Blogs vs. Newsletters Revisited

In a discussion I had with a VP of Marketing earlier this week, he mentioned that his company was interested in developing an e-newsletter. I asked if they’d thought about creating a blog, to which his response was “Yes, but I’m not sure we have the resources.”

The myth persists that corporate blogs are somehow incredibly resource-intensive. News flash: they’re not. Or at least, they don’t have to be.

Four months ago, we at CDI made the decision to abandon our highly successful e-newsletter, the CDI “Tip o’ the Month”, and replace it with the blog you’re reading now (see: “Why We’re Dumping Our Newsletter And Why You Should Do The Same.”)

It seems an appropriate time to give a report card on that experience, particularly for those of you still standing on the blog sidelines:

1. We have more blog subscribers now than we had newsletter subscribers four months ago. Our biggest fear was that long-time newsletter readers would revolt. It never happened. We lost a handful at most, and now pick up new subscribers to our e-mail alerts on a daily basis. And that doesn’t include those who choose the RSS option.

2. The blog is far less work.

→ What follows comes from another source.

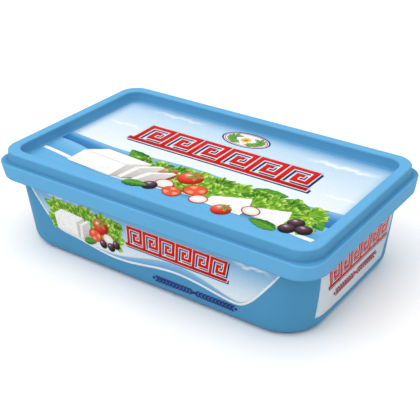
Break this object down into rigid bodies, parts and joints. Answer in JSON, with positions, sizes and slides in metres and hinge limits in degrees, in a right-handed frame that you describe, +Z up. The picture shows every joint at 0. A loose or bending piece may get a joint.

It’s essentially self-service, which means I compose and post the content, and my fabulous production staff sends out the e-mail alerts every month. (We considered having the alerts broadcast automatically, but we’ve found that it’s just as easy to do so manually, plus it gives us more control. The e-mail service we use is Zookoda.) In the newsletter era, our art director had to compose a new HTML document every month, and always in a rush, since inevitably I’d only write the newsletter at the last possible moment.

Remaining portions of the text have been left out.